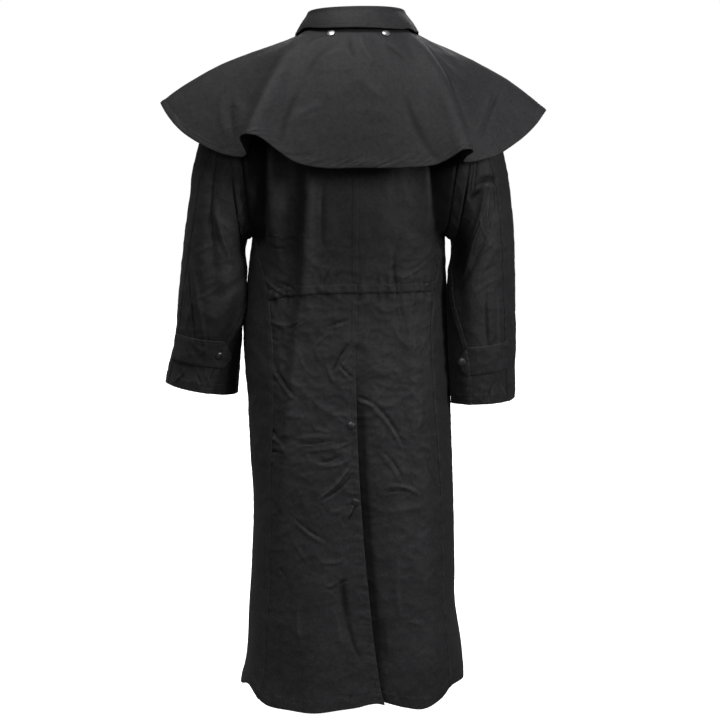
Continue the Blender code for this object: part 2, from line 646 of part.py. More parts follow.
def cape(direction, share):
    """A point of the cape's outer face: share runs from 0 at the neck to 1 at the hem."""
    hem_x, hem_y, hem_z, swell, fullest = between(CAPE_HEM, direction)
    turn = math.radians(direction)
    forward = max(0.0, -math.cos(turn))
    depth = CAPE_NECK_BACK if math.cos(turn) > 0 else CAPE_NECK_FRONT
    drop = CAPE_NECK_SIDE_DROP * math.sin(turn) ** 2 + CAPE_NECK_FRONT_DROP * forward**1.5
    neck_x = NECK_CENTRE + CAPE_NECK_HALF_WIDTH * math.sin(turn)
    neck = Vector((neck_x, depth * math.cos(turn), CAPE_NECK_HEIGHT - drop))
    hem = Vector((hem_x, hem_y, hem_z))
    chord = hem - neck
    level = Vector((chord.x, chord.y, 0))
    out = Vector((level.x, level.y, 0)).normalized() * -chord.z + Vector((0, 0, level.length))
    return neck + chord * share + out.normalized() * swell * math.sin(math.pi * share**fullest)


def build_cape(columns):
    """The cape, with more columns where its two back flutes turn."""
    directions = []
    for i in range(columns + 1):
        spot = -176 + 352 * i / columns
        pull = sum(7.0 * math.sin(math.pi * min(max((spot - c) / 44, -1), 1)) for c in (-60, 58))
        directions.append(spot - pull)
    grid = [[cape(d, f) for d in directions[::-1]] for f in CAPE_ROWS]
    cloth_object("cape", grid[::-1], WALL)


def neckline(direction):
    """The neck seam's point in a direction round the neck."""
    turn = math.radians(direction)
    share = abs(math.sin(turn)) * NECK_SHARE
    angle = math.degrees(math.asin(share ** (SQUARENESS / 2)))
    if math.cos(turn) < 0:
        angle = 180 - angle
    point, _ = body_plain(math.copysign(angle, direction), 0.0)
    return point


def build_collar(columns):
    """The collar's stand, inside the neck seam, and its fall, which rolls over and lies on the cape."""
    stand, fall = [[], []], [[] for _ in range(len(COLLAR_ROLL) + 2)]
    for direction in spread(COLLAR_REACH, -COLLAR_REACH, columns):
        base = neckline(direction)
        out_x, out_y = (base.x - NECK_CENTRE) / NECK_HALF_WIDTH**2, base.y / NECK_BACK_DEPTH**2
        out = Vector((out_x, out_y, 0)).normalized()
        top, reach, above = between(COLLAR, abs(direction))
        inset = COLLAR_INSET + (WALL + OVERLAP_GAP) * ramp(abs(direction), 115, 145)
        stand[0].append(base - out * inset)
        top -= COLLAR_TILT * math.sin(math.radians(direction))
        high = Vector((base.x, base.y, top)) - out * (COLLAR_LEAN + inset - COLLAR_INSET)
        stand[1].append(high)
        rolled = [high + out * away + Vector((0, 0, up)) for away, up in COLLAR_ROLL]
        edge = moved_out(cape, direction, reach, above, 2.0, 0.02)
        middle = rolled[-1].lerp(edge, 0.5) + out * 0.0015
        for row, point in zip(fall, [*rolled, middle, edge]):
            row.append(point)
    cloth_object("collar_stand", stand, WALL)
    cloth_object("collar_fall", fall[::-1], WALL)


def build_waist_channel():
    """The drawcord's channel, which lies on the back panels and is drawn into gathers."""
    columns = GATHERS * 4
    rows = []
    for f, puff in ((-1, 0.0), (0, 0.0012), (1, 0.0)):
        row = []
        for i in range(columns + 1):
            angle = CHANNEL_REACH - 2 * CHANNEL_REACH * i / columns
            height = between(CHANNEL_MIDDLE, angle)[0] + f * CHANNEL_HEIGHT / 2
            wave = GATHER_DEPTH * (0.5 - 0.5 * math.cos(math.tau * i / 4)) * (1 - 0.35 * abs(f))
            row.append(moved_out(body, angle, height, -(TRIM_WALL + LAYER_GAP + puff + wave)))
        rows.append(row)
    cloth_object("waist_channel", rows, TRIM_WALL)


def build_snap(name, point, normal):
    """A domed snap cap: a turned profile, standing on the cloth at the point."""
    profile = [
        (0.0, SNAP_HEIGHT),
        (SNAP_RADIUS * 0.62, SNAP_HEIGHT * 0.86),
        (SNAP_RADIUS * 0.94, SNAP_HEIGHT * 0.45),
        (SNAP_RADIUS, 0.0),
        (0.0, 0.0),
    ]
    mesh = bpy.data.meshes.new(name)
    mesh.from_pydata([(r, 0, z) for r, z in profile], [(i, i + 1) for i in range(len(profile) - 1)], [])
    mesh.materials.append(material(*METAL))
    snap = bpy.data.objects.new(name, mesh)
    coat.objects.link(snap)
    turned = snap.modifiers.new("turned", "SCREW")
    turned.steps = turned.render_steps = 14
    turned.use_merge_vertices = True
    turned.merge_threshold = 0.00001
    tilt = Vector((0, 0, 1)).rotation_difference(normal).to_matrix().to_4x4()
    snap.matrix_world = Matrix.Translation(point + normal * SNAP_STAND_OFF) @ tilt


def build_snaps():
    """The snaps of the vent, the front and the cape. Those of the cuffs come with their straps."""
    for word, x, height in (("upper", 0.0035, -0.745), ("lower", -0.0050, -0.887)):
        build_snap(f"vent_snap_{word}", *seat("back_left", body(body_angle(x, height), height)))
    for i, height in enumerate(FRONT_SNAP_HEIGHTS):
        build_snap(f"front_snap_{i + 1}", *seat("front_left", body(body_angle(0.0, height, -1), height)))
    for word, direction in (("left", 23), ("right", -28)):
        build_snap(f"cape_snap_{word}", *seat("cape", cape(direction, 0.085)))


def main():
    heights = panel_heights(11, 8)
    build_back(heights, 14)
    build_front(heights, 14)
    for side in (1, -1):
        build_sleeve(side, 7, 12)
        build_armhole_band(side, 7, 12)
        build_cuff_strap(side, 7, 12)
    build_cape(72)
    build_collar(28)
    build_waist_channel()
    build_snaps()


for old in list(bpy.data.objects):
    bpy.data.objects.remove(old)
grids = {}
coat = bpy.data.collections.new("duster_coat")
bpy.context.scene.collection.children.link(coat)
main()
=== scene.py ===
"""Looks of a long black waxed-cotton duster coat with a shoulder cape, standing hollow as it is worn.

Metres, +Z up, and the coat faces -Y, so its back is at +Y and its left side at +X.
Each cloth piece is a fine shell on the surface of its solid, with creases, seams, hems and stitches.
"""

import math

import bpy
import numpy as np
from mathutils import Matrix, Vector, noise


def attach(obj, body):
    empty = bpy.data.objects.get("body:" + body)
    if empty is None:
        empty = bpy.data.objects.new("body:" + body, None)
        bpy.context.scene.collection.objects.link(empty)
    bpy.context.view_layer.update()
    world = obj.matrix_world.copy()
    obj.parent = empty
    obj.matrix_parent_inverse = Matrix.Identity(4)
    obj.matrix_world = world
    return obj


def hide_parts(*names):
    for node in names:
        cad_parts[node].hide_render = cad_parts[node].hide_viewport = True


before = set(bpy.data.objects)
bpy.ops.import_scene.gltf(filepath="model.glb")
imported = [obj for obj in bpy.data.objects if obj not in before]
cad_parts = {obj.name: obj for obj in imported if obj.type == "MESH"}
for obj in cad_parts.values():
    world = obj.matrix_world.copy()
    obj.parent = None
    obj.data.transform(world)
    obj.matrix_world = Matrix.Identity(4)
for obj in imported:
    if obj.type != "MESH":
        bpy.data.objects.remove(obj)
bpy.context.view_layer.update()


def metres(rows, plain=()):
    """A table's rows with their millimetres made metres. The columns in plain aren't lengths."""
    return [tuple(value if k in plain else value / 1000 for k, value in enumerate(row)) for row in rows]


# Each side of the coat, and the columns that say where on a sleeve or the cape a row starts and ends
SIDES = {1: "left", -1: "right"}
PLACES = (0, 1, 2, 3)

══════

**EXERCISE:**
Quote the data in full, keeping each word unchanged.

**WRITTEN REPLY:**
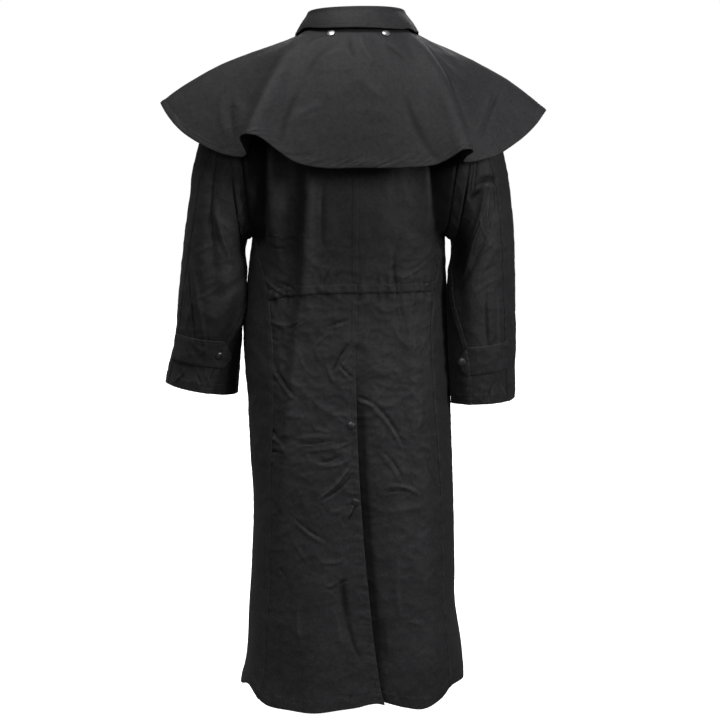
Continue the Blender code for this object: part 2, from line 646 of part.py. More parts follow.
def cape(direction, share):
    """A point of the cape's outer face: share runs from 0 at the neck to 1 at the hem."""
    hem_x, hem_y, hem_z, swell, fullest = between(CAPE_HEM, direction)
    turn = math.radians(direction)
    forward = max(0.0, -math.cos(turn))
    depth = CAPE_NECK_BACK if math.cos(turn) > 0 else CAPE_NECK_FRONT
    drop = CAPE_NECK_SIDE_DROP * math.sin(turn) ** 2 + CAPE_NECK_FRONT_DROP * forward**1.5
    neck_x = NECK_CENTRE + CAPE_NECK_HALF_WIDTH * math.sin(turn)
    neck = Vector((neck_x, depth * math.cos(turn), CAPE_NECK_HEIGHT - drop))
    hem = Vector((hem_x, hem_y, hem_z))
    chord = hem - neck
    level = Vector((chord.x, chord.y, 0))
    out = Vector((level.x, level.y, 0)).normalized() * -chord.z + Vector((0, 0, level.length))
    return neck + chord * share + out.normalized() * swell * math.sin(math.pi * share**fullest)


def build_cape(columns):
    """The cape, with more columns where its two back flutes turn."""
    directions = []
    for i in range(columns + 1):
        spot = -176 + 352 * i / columns
        pull = sum(7.0 * math.sin(math.pi * min(max((spot - c) / 44, -1), 1)) for c in (-60, 58))
        directions.append(spot - pull)
    grid = [[cape(d, f) for d in directions[::-1]] for f in CAPE_ROWS]
    cloth_object("cape", grid[::-1], WALL)


def neckline(direction):
    """The neck seam's point in a direction round the neck."""
    turn = math.radians(direction)
    share = abs(math.sin(turn)) * NECK_SHARE
    angle = math.degrees(math.asin(share ** (SQUARENESS / 2)))
    if math.cos(turn) < 0:
        angle = 180 - angle
    point, _ = body_plain(math.copysign(angle, direction), 0.0)
    return point


def build_collar(columns):
    """The collar's stand, inside the neck seam, and its fall, which rolls over and lies on the cape."""
    stand, fall = [[], []], [[] for _ in range(len(COLLAR_ROLL) + 2)]
    for direction in spread(COLLAR_REACH, -COLLAR_REACH, columns):
        base = neckline(direction)
        out_x, out_y = (base.x - NECK_CENTRE) / NECK_HALF_WIDTH**2, base.y / NECK_BACK_DEPTH**2
        out = Vector((out_x, out_y, 0)).normalized()
        top, reach, above = between(COLLAR, abs(direction))
        inset = COLLAR_INSET + (WALL + OVERLAP_GAP) * ramp(abs(direction), 115, 145)
        stand[0].append(base - out * inset)
        top -= COLLAR_TILT * math.sin(math.radians(direction))
        high = Vector((base.x, base.y, top)) - out * (COLLAR_LEAN + inset - COLLAR_INSET)
        stand[1].append(high)
        rolled = [high + out * away + Vector((0, 0, up)) for away, up in COLLAR_ROLL]
        edge = moved_out(cape, direction, reach, above, 2.0, 0.02)
        middle = rolled[-1].lerp(edge, 0.5) + out * 0.0015
        for row, point in zip(fall, [*rolled, middle, edge]):
            row.append(point)
    cloth_object("collar_stand", stand, WALL)
    cloth_object("collar_fall", fall[::-1], WALL)


def build_waist_channel():
    """The drawcord's channel, which lies on the back panels and is drawn into gathers."""
    columns = GATHERS * 4
    rows = []
    for f, puff in ((-1, 0.0), (0, 0.0012), (1, 0.0)):
        row = []
        for i in range(columns + 1):
            angle = CHANNEL_REACH - 2 * CHANNEL_REACH * i / columns
            height = between(CHANNEL_MIDDLE, angle)[0] + f * CHANNEL_HEIGHT / 2
            wave = GATHER_DEPTH * (0.5 - 0.5 * math.cos(math.tau * i / 4)) * (1 - 0.35 * abs(f))
            row.append(moved_out(body, angle, height, -(TRIM_WALL + LAYER_GAP + puff + wave)))
        rows.append(row)
    cloth_object("waist_channel", rows, TRIM_WALL)


def build_snap(name, point, normal):
    """A domed snap cap: a turned profile, standing on the cloth at the point."""
    profile = [
        (0.0, SNAP_HEIGHT),
        (SNAP_RADIUS * 0.62, SNAP_HEIGHT * 0.86),
        (SNAP_RADIUS * 0.94, SNAP_HEIGHT * 0.45),
        (SNAP_RADIUS, 0.0),
        (0.0, 0.0),
    ]
    mesh = bpy.data.meshes.new(name)
    mesh.from_pydata([(r, 0, z) for r, z in profile], [(i, i + 1) for i in range(len(profile) - 1)], [])
    mesh.materials.append(material(*METAL))
    snap = bpy.data.objects.new(name, mesh)
    coat.objects.link(snap)
    turned = snap.modifiers.new("turned", "SCREW")
    turned.steps = turned.render_steps = 14
    turned.use_merge_vertices = True
    turned.merge_threshold = 0.00001
    tilt = Vector((0, 0, 1)).rotation_difference(normal).to_matrix().to_4x4()
    snap.matrix_world = Matrix.Translation(point + normal * SNAP_STAND_OFF) @ tilt


def build_snaps():
    """The snaps of the vent, the front and the cape. Those of the cuffs come with their straps."""
    for word, x, height in (("upper", 0.0035, -0.745), ("lower", -0.0050, -0.887)):
        build_snap(f"vent_snap_{word}", *seat("back_left", body(body_angle(x, height), height)))
    for i, height in enumerate(FRONT_SNAP_HEIGHTS):
        build_snap(f"front_snap_{i + 1}", *seat("front_left", body(body_angle(0.0, height, -1), height)))
    for word, direction in (("left", 23), ("right", -28)):
        build_snap(f"cape_snap_{word}", *seat("cape", cape(direction, 0.085)))


def main():
    heights = panel_heights(11, 8)
    build_back(heights, 14)
    build_front(heights, 14)
    for side in (1, -1):
        build_sleeve(side, 7, 12)
        build_armhole_band(side, 7, 12)
        build_cuff_strap(side, 7, 12)
    build_cape(72)
    build_collar(28)
    build_waist_channel()
    build_snaps()


for old in list(bpy.data.objects):
    bpy.data.objects.remove(old)
grids = {}
coat = bpy.data.collections.new("duster_coat")
bpy.context.scene.collection.children.link(coat)
main()
=== scene.py ===
"""Looks of a long black waxed-cotton duster coat with a shoulder cape, standing hollow as it is worn.

Metres, +Z up, and the coat faces -Y, so its back is at +Y and its left side at +X.
Each cloth piece is a fine shell on the surface of its solid, with creases, seams, hems and stitches.
"""

import math

import bpy
import numpy as np
from mathutils import Matrix, Vector, noise


def attach(obj, body):
    empty = bpy.data.objects.get("body:" + body)
    if empty is None:
        empty = bpy.data.objects.new("body:" + body, None)
        bpy.context.scene.collection.objects.link(empty)
    bpy.context.view_layer.update()
    world = obj.matrix_world.copy()
    obj.parent = empty
    obj.matrix_parent_inverse = Matrix.Identity(4)
    obj.matrix_world = world
    return obj


def hide_parts(*names):
    for node in names:
        cad_parts[node].hide_render = cad_parts[node].hide_viewport = True


before = set(bpy.data.objects)
bpy.ops.import_scene.gltf(filepath="model.glb")
imported = [obj for obj in bpy.data.objects if obj not in before]
cad_parts = {obj.name: obj for obj in imported if obj.type == "MESH"}
for obj in cad_parts.values():
    world = obj.matrix_world.copy()
    obj.parent = None
    obj.data.transform(world)
    obj.matrix_world = Matrix.Identity(4)
for obj in imported:
    if obj.type != "MESH":
        bpy.data.objects.remove(obj)
bpy.context.view_layer.update()


def metres(rows, plain=()):
    """A table's rows with their millimetres made metres. The columns in plain aren't lengths."""
    return [tuple(value if k in plain else value / 1000 for k, value in enumerate(row)) for row in rows]


# Each side of the coat, and the columns that say where on a sleeve or the cape a row starts and ends
SIDES = {1: "left", -1: "right"}
PLACES = (0, 1, 2, 3)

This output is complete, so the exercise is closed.